Conosco l’autore da più di vent’anni come raffinato regista e autore teatrale e leggerlo in narrativa non è una sorpresa ma una conferma. La sua scrittura, sciolta e sicura di chi sa davvero scrivere, mi accompagna in un suo mondo più intimo – quello che spesso sulle tavole del palcoscenico non può raccontarsi – nel contempo assolutamente deflagrante: racconta persone che sono mostri, per se stessi, o solo perché percepiti come tali dagli altri che poi saremmo noi, co-autori dei loro delitti, co-responsabili della loro follia, co-protagonisti della loro scena, complici, vittime, carnefici.

Sei racconti, di cui cinque narrati in prima persona, di cui due con protagoniste femminili, di cui uno con una protagonista surreale e grottesca: la merda, che raccontandosi ci regala un amarissimo sorprendente finale. Ma l’ironia, il gusto per l’onirico, percorrono tutti i racconti mentre sullo sfondo rimane, disarticolato, il tema principale: la società, la nostra (dis)umanità.

E poiché questo libro non è il suo debutto letterario ma il mio debutto come suo lettore mi viene una fantasia che mi riporta alle origini della nostra conoscenza: i racconti in prima persona sono dei monologhi teatrali e ce ne sono un paio per i quali, ora, mi candido come interprete…


Storie 100X100 - Camillo Sanguedolce

mercoledì 1 luglio 2009

Recensione di Boris Borgato su "Mangialibri"
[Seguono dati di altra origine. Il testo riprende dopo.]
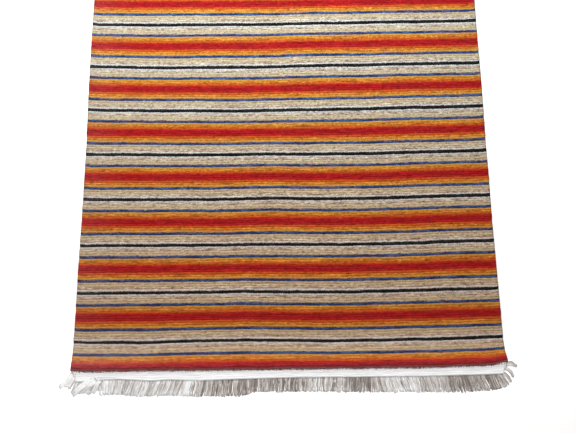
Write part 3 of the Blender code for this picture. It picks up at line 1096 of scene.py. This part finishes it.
wool = woolFinish()
pilePiece = makePile(wool)
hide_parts("pile_field")
for end in ("near", "far"):
    makeEndTufts(end, wool)
print("pile made,", len(pilePiece.data.polygons), "faces")

whiteCotton, looseCotton = bandFinish(), fringeFinish()
endPieces = []
for end in ("near", "far"):
    bandPiece = makeBand(end, whiteCotton)
    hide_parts(f"kilim_band_{end}")
    fringePiece = makeFringe(end, looseCotton)
    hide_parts(f"fringe_{end}")
    endPieces += [bandPiece, fringePiece]
    print(end, "end made,", len(fringePiece.data.polygons), "fringe faces")


# The studio: floor, lights and the camera above the near end.
studio = {
    "floorSize": 40.0,
    "floorColour": (0.92, 0.92, 0.92),
    "floorGlow": 0.4,
    "floorDrop": 0.0002,
    "world": 0.26,
    "cameraPlace": (-0.0031, -0.7764, 1.4943),
    "cameraElevation": 76.18,
    "cameraHeading": -0.966,
    "cameraRoll": 0.252,
    "focalPixels": 700.0,
    "imageWidth": 577.0,
    "sensor": 36.0,
    "key": {
        "place": (-0.40, 0.25, 2.1),
        "target": (0, -0.35, 0),
        "size": 0.9,
        "power": 24,
        "colour": (1.10, 1.0, 0.94),
    },
    "strips": [  # straight above what they light: place, length, width, spread, power, colour
        ((-0.09, 0.2, 0.65), 1.3, 0.2, 180, 8.35, (0.89, 1.0, 1.0)),
        ((0, -0.752, 0.35), 1.1, 0.105, 24, 0.16, (1, 1, 1)),
    ],
}


def makeFloor():
    shape = bmesh.new()
    bmesh.ops.create_grid(shape, x_segments=1, y_segments=1, size=studio["floorSize"] / 2)
    mesh = bpy.data.meshes.new("studio_floor")
    shape.to_mesh(mesh)
    shape.free()
    paint = Finish("pale floor", roughness=0.8)
    paint.shader.inputs["Base Color"].default_value = (*studio["floorColour"], 1)
    paint.shader.inputs["Emission Color"].default_value = (1, 1, 1, 1)
    paint.shader.inputs["Emission Strength"].default_value = studio["floorGlow"]
    mesh.materials.append(paint.material)
    floor = bpy.data.objects.new("studio_floor", mesh)
    floor.location.z = -studio["floorDrop"]
    bpy.context.scene.collection.objects.link(floor)


def makeLight(name, shape, place, power, colour):
    holder = bpy.data.objects.new(name, bpy.data.lights.new(name, "AREA"))
    holder.data.shape = shape
    holder.data.energy = power
    holder.data.color = colour
    holder.location = place
    holder.visible_camera = False
    bpy.context.scene.collection.objects.link(holder)
    return holder


def makeLights():
    key = studio["key"]
    holder = makeLight("key", "DISK", key["place"], key["power"], key["colour"])
    holder.data.size = key["size"]
    aim = Vector(key["target"]) - Vector(key["place"])
    holder.rotation_euler = aim.to_track_quat("-Z", "Y").to_euler()
    for place, length, width, spread, power, colour in studio["strips"]:
        holder = makeLight("strip", "RECTANGLE", place, power, colour)
        holder.data.size, holder.data.size_y = length, width
        holder.data.spread = math.radians(spread)


def makeWorld():
    world = bpy.data.worlds.new("studio")
    world.use_nodes = True
    background = world.node_tree.nodes["Background"]
    background.inputs["Color"].default_value = (1, 1, 1, 1)
    background.inputs["Strength"].default_value = studio["world"]
    bpy.context.scene.world = world


def makeCamera():
    camera = bpy.data.cameras.new("camera")
    camera.sensor_width = studio["sensor"]
    camera.lens = studio["focalPixels"] / studio["imageWidth"] * studio["sensor"]
    holder = bpy.data.objects.new("camera", camera)
    heading = Matrix.Rotation(math.radians(studio["cameraHeading"]), 4, "Z")
    lift = Matrix.Rotation(math.radians(90 - studio["cameraElevation"]), 4, "X")
    roll = Matrix.Rotation(math.radians(studio["cameraRoll"]), 4, "Z")
    holder.matrix_world = Matrix.Translation(studio["cameraPlace"]) @ heading @ lift @ roll
    bpy.context.scene.collection.objects.link(holder)
    bpy.context.scene.camera = holder


makeFloor()
makeLights()
makeCamera()
makeWorld()
bpy.context.scene.view_settings.view_transform = "Standard"
print("studio made")
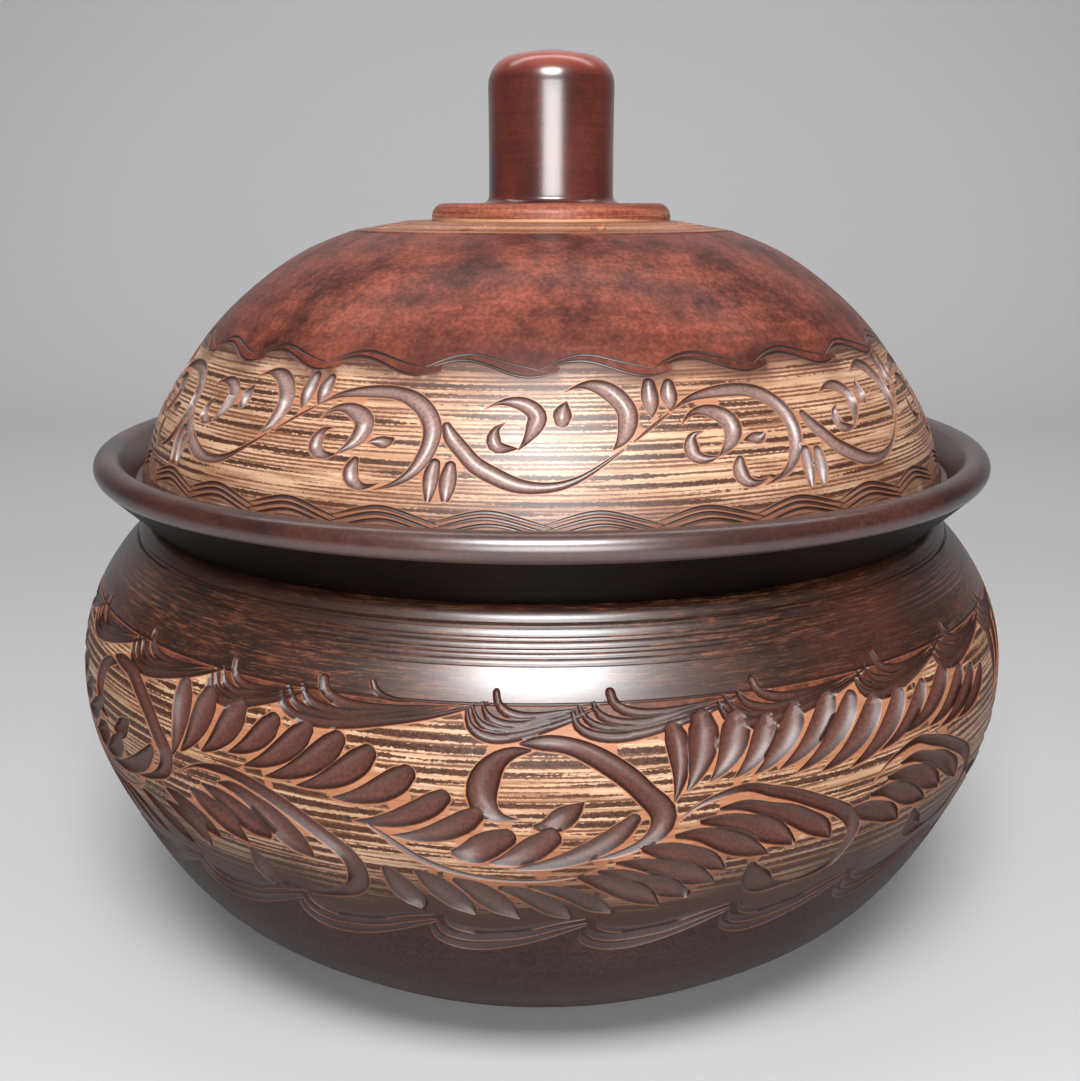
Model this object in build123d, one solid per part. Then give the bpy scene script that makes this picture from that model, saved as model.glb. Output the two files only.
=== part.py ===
from build123d import *
from math import acos, asin, atan2, cos, hypot, pi, radians, sin, sqrt
import os

# A hand-thrown red clay casserole: a round-bellied pot with a flared rim and a round lip,
# and a domed lid that drops onto a flat seat inside the rim. The lid's knob was thrown with
# its own foot disc and pressed onto the dome a little off the middle. A running vine is cut
# with a round gouge into a band round the belly and another round the lid.
# Millimetres, +Z up, origin on the table under the middle of the pot. Places of the carving
# are degrees round the pot from the front (-Y) towards +X, and shares of the wall's outline.

# Pot, from the table up
belly_radius = 140.0
belly_height = 85.0          # the widest point above the table
shoulder_rise = 43.5         # from the widest point up to the crease under the rim
foot_radius = 79.0           # the flat that the pot stands on
foot_rounding = 3.0
neck_inset = 22.0            # how far the crease under the rim lies inside the belly
pot_wall = 7.0
floor_thickness = 8.0
floor_rounding = 14.0
floor_rounding_share = 1.5    # of the slope beside it, where that is too short for the full size

# Turned roll just below the crease, with a groove under it
roll_width = 5.6
roll_bulge = 0.9
groove_width = 1.6

# Flared rim and round lip
lip_overhang = 11.2          # the lip's middle outside the crease
lip_rise = 16.1              # the lip's middle above the crease
lip_thickness = 7.8

# Seat for the lid, cut inside the rim
neck_wall = 6.5
seat_rise = 11.0             # above the crease
seat_overhang = 3.8          # the seat's outer corner outside the crease
seat_rounding = 1.0
mouth_rounding = 2.0

# Lid
lid_clearance = 1.4          # between the lid's edge and the rim, all round
seat_gap = 0.3               # under the lid's edge
lid_rise = 72.2              # from the lid's edge up to the flat that carries the knob
lid_wall = 6.0
lid_edge_rounding = 1.2
crest_radius = 56.0          # turned ring where the dome rolls over to the top
crest_drop = 2.7             # below the knob's flat
crest_groove_width = 1.4

# Knob and its foot disc
disc_radius = 35.5
disc_thickness = 5.0
disc_rounding = 2.2
disc_margin = 1.5            # flat left round the disc
knob_radius = 18.5
knob_height = 43.0
knob_rounding = 8.5
knob_crown = 1.4
knob_waist = 0.4             # how far the side draws in at half height
knob_foot_spread = 2.2
knob_offset = 2.8            # towards +X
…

Emblema della precarietà e della brevità della vita, uno stronzo - sì, avete capito bene - penzolante dalle natiche di un extracomunitario chiuso nella latrina di un cantiere, trova il dono della parola grazie alla combinazione di agenti chimici e deodoranti presenti nel bagno: giusto il tempo di raccontarci un po’ di lui e fare due chiacchiere sulla teologia delle feci prima che precipiti e non ci sia più... Trentenne co.co.pro con contratto in dirittura d’arrivo e mancato rinnovo, decide di fare a pezzi il corpo dell’anziana vecchina con cui condivide l’appartamento per continuare a percepire la sua pensione: mentre si adopera per staccarle il cranio e metterlo a bollire in pentola, sceglie di indossare un paio di occhiali da sole che renda il tutto meno tragico e nauseante... Maniaco sessuale tormentato dai ricordi del passato cerca di liberarsi senza successo dalle sue memorie ed implora il castigo del carcere per annullarsi completamente...
Sei storielle simili a dolci favole per la buona notte da raccontare ad un nipotino, tanti sono i racconti racchiusi nell’opera Con l’insistenza di un richiamo, testo il cui assunto principale esprime in modo chiaro, anche se iperbolico e paradossale, la follia dei nostri tempi. Siracusano laureato all’Accademia nazionale d’arte drammatica, Randazzo (sito personale www.francescorandazzo.tk) è noto in Italia e all’estero come regista teatrale, impegno che tuttavia non prosciuga la vena artistica dell’autore, che da tempo si dedica alla scrittura con racconti, romanzi e sillogi poetiche. La raccolta edita dai tipi di Lupo conserva nel suo centinaio scarso di pagine brio e bollicine pulp pronte ad esplodere in faccia al lettore, il tutto condito da uno stile incisivo e scorrevole che non lascia molto spazio a fantasie e digressioni: ecco raffigurata in patinata e lucente presenza la strage di un presente storico privo di qualsiasi senso.